Cocteau’s biographer Francis Steegmuller summarizes the working conditions on the set: “Old cameras jammed, old lenses developed flaws, no two batches of film were alike, electric current failed or was bureaucratically cut off; there was small choice of fabrics for costumes; sheets without patches were sought everywhere for the farmyard laundry scene; the curtains of Beauty’s bed were stolen from the set.” It was made for the Gaumont studio, but before it had fully recovered from the privations of war. So Cocteau had to rely on his crew of artisans to patch up mistakes, find workarounds for shortages and fabricate the fantastic illusions of Beast’s castle out of what was left over. The film is a triumph of ingenuity and craft. The most obvious example is the astonishing makeup used on the Beast (Jean Marais), designed by Hagop Arakelian. The Beast is given a round, open face, with room for Marais’s expressive eyes to emote through the thatch of fur. Two little fangs punch down out of his mouth, undermining his cuteness. Though Belle initially is repulsed by his appearance, she grows to acquire a fondness for the Beast, treating him as a puppy dog. This is only believable if the makeup allows for the actor’s charisma to display itself. Makeup more stiff, or grotesque, would render Belle’s slow infatuation ridiculous. Instead it flows naturally from the film’s dream world. Marais fondly remembered working with the man who applied the mask:
For my mask, we went to Pontet, an elderly gentleman, a real genius, one of those men who make you realize that one can be passionately in love with one’s work whatever it may be. He devoted a great deal of thought to how the mask could be given the look of my own face and not interfere with its mobility. He made a cast and worked on it endlessly. I often went to see him with Moulouk, and the dog taught us things: the unevenness and shagginess and spottiness of the fur that make it seem so alive are due to Moulouk. M. Pontet made my mask like a wig, hair on a webbing base, but in three parts—one down to the eyes, a second as far as the upper lip, and the third to the base of the neck . . . It took me five hours to make up—that meant thirteen hours a day in the studio. Because of the fangs attached to my teeth, all I could eat was mush, and that by the spoonful. Between takes, I scarcely dared open my mouth, lest the makeup become unglued; no one understood what I said, and that exasperated me.
Belle’s character, played with sweetness and light by Josette Day, is aided immeasurably by the costumes of Christian Bérard. The costumes are somehow of their time and outside of it, both practical and fantastical. Cocteau described it as, “[Bérard] makes us realize that a costume is not merely a costume but something dependent on many circumstances which change quickly and compel you to change with them. Men and women dressed by Bérard look as though they lived at a definite place, in a definite period, and not as though they were going to a fancy dress ball.” Belle is initially uncomfortable in her finery the first time the Beast joins her for dinner. She had previously been something of an ascetic, wearing the simple cloth of a maid (which she essentially was for her family). So while initially lost in the piles of tulle, Belle begins to fully embody them, fill them out body and soul, until she is as elegant as the outfits – they enrich each other. When Belle tries to gift one of the Beast’s necklaces to her gold-digging sisters, it turns to a smoking piece of rope. It is only Belle who can wear them, her suit of armor.

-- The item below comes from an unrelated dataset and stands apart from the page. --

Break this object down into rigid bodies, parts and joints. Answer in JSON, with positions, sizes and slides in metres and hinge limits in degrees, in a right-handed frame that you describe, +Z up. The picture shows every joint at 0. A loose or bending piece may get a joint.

The most transfixing sequences in the film remain Belle’s initial explorations of the Beast’s castle. It is here that Cocteau uses the simplest of cinematic tricks to convey images of uncanny magic. He reverses the film so it looks like candelabras are lighting themselves (held by arms whose bodies are obscured by drop cloth). Belle glides down a hallway on a wheeled platform hidden under her dress, as curtains billow around her. Superimpositions place Belle and the Beast in the sky, as they fly away to their lives as King and Queen. The familiarity of these tricks gives them this power, an innocence in both form and story that is sublimely beautiful. Manoel de Oliveira is after something similar in The Strange Case of Angelica (2010), with his own superimposed lovers flying through the air.
It is remarkable how enduring these sequences are, how they retain their mystery. Beast’s castle is magical but also monstrous and menacing, cloaked in darkness and hissing with smoke. The place is charmed with a talking door and a magic mirror, but they speak with the same monotone voice, neither friend nor foe, just some inanimate objects doing a job. It never opens up with the grandeur of the Disney animated version, where the whole kitchen cabinet becomes her cheering section. No, Belle is on her own, left to decide if the Beast is a manipulative monster or a sensitive soul. And in re-watching the film, the ending was more ambiguous than I had remembered. The Beast’s curse is lifted yes, and he turns into a beautiful Prince, but Belle is slightly disappointed in the transformation. For the human Beast looks quite like one of her suitors from the farm at home. Belle hesitates to go away with him – she was looking for an escape but might be going in circles. But, with no other options, she flies into his arms and up into the sky to live as husband and wife, future king and queen. But perhaps not happily ever after.